*WHAT TO WORK ON:* Return the first line, the line containing "# +X points", and every line between them, exactly as they stand.
——————
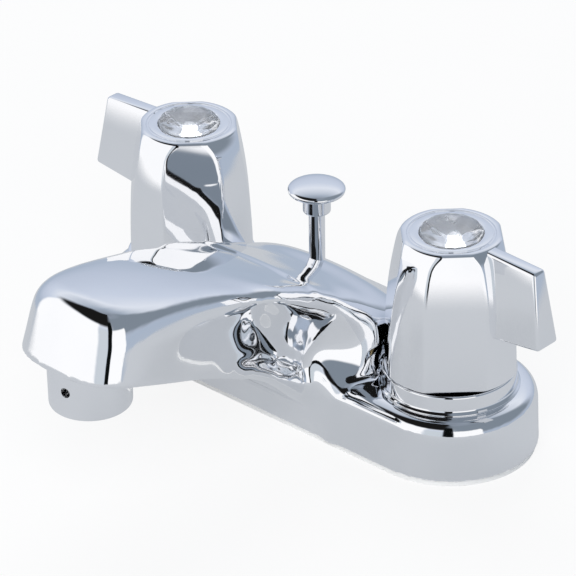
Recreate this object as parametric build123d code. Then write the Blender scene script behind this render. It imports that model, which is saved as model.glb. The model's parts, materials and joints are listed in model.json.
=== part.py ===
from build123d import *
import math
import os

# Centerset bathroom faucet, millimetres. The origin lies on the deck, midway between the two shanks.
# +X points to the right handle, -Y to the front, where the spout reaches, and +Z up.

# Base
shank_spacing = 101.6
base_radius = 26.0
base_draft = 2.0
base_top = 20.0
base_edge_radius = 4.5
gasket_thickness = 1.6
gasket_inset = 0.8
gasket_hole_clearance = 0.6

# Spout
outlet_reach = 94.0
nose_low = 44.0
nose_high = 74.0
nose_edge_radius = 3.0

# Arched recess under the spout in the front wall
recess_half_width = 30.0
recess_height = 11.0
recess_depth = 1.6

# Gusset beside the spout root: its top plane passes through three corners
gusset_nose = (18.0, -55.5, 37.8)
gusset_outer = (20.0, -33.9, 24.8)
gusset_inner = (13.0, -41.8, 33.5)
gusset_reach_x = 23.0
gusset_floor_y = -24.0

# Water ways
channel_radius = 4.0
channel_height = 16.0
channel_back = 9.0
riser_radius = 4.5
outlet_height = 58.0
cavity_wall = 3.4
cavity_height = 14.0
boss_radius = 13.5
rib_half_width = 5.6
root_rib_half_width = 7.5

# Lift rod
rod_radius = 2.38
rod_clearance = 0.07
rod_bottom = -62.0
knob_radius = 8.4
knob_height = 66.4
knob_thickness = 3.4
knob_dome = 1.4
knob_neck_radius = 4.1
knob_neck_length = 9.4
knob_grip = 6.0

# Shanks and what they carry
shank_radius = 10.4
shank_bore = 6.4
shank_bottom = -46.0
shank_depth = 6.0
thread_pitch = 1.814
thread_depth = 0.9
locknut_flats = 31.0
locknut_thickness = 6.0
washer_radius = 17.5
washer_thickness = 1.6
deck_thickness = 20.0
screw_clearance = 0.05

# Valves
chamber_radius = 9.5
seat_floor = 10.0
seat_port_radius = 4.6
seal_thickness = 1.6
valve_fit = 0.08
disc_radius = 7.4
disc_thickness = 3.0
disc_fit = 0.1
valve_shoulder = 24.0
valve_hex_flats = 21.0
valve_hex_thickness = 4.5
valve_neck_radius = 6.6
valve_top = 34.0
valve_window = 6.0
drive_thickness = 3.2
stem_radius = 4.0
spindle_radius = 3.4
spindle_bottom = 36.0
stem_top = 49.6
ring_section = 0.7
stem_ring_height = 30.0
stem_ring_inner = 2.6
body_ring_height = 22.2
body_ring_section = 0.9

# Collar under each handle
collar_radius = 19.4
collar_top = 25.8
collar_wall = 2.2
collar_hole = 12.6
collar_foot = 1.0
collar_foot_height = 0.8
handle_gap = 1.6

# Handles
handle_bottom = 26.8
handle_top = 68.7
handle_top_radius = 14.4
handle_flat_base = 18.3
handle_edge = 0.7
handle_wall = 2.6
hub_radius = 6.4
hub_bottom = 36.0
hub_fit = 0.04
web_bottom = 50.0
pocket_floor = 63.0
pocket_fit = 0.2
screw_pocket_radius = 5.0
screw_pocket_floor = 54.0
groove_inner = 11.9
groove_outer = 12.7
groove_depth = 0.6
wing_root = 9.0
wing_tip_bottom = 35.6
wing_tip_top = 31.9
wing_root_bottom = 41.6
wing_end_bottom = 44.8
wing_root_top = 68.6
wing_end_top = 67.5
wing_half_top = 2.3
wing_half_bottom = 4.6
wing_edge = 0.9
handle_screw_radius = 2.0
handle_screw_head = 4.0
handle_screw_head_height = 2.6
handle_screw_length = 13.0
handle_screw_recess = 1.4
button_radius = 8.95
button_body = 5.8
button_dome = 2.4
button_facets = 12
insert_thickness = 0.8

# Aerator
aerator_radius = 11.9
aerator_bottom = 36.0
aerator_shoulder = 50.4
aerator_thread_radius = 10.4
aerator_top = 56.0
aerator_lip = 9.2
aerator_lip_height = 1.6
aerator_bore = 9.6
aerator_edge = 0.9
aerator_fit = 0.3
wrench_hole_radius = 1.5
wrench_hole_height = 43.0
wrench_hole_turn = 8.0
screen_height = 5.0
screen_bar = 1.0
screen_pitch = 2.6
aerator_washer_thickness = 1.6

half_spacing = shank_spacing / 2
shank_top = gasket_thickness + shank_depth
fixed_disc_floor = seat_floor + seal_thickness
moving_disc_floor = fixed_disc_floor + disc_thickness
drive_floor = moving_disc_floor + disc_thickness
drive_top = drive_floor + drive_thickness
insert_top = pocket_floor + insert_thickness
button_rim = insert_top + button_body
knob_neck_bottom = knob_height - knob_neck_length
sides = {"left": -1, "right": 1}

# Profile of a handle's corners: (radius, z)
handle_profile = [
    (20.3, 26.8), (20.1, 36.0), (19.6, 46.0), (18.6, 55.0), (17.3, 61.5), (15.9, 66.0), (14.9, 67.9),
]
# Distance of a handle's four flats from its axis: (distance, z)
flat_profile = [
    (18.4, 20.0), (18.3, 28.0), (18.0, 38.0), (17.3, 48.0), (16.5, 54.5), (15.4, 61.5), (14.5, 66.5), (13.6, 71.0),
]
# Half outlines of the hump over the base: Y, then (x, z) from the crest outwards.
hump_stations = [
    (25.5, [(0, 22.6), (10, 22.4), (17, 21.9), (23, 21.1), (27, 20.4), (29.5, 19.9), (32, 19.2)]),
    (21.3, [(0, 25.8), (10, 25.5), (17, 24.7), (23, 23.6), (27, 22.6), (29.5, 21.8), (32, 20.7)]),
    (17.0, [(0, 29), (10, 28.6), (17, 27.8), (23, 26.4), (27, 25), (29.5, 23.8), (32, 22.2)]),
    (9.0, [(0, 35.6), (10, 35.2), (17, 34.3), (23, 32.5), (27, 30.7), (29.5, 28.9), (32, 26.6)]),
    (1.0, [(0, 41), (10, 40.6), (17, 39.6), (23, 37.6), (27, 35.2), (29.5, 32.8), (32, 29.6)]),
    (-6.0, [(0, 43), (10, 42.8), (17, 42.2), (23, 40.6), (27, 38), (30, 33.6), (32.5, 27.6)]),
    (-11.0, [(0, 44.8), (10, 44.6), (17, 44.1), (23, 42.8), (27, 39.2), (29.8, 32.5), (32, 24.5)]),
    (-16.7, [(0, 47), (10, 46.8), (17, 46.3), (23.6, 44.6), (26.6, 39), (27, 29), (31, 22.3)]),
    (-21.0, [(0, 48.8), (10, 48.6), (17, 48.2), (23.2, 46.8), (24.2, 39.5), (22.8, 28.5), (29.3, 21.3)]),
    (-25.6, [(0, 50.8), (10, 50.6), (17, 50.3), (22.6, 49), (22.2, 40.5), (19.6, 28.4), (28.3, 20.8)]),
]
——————
*TASK SOLUTION:*
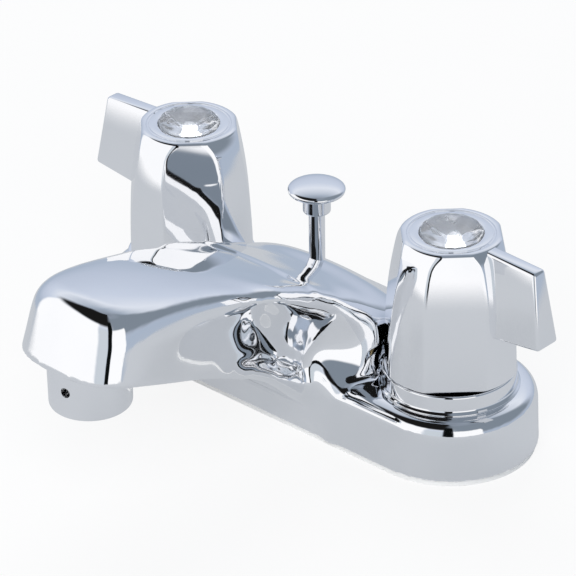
Recreate this object as parametric build123d code. Then write the Blender scene script behind this render. It imports that model, which is saved as model.glb. The model's parts, materials and joints are listed in model.json.
=== part.py ===
from build123d import *
import math
import os

# Centerset bathroom faucet, millimetres. The origin lies on the deck, midway between the two shanks.
# +X points to the right handle, -Y to the front, where the spout reaches, and +Z up.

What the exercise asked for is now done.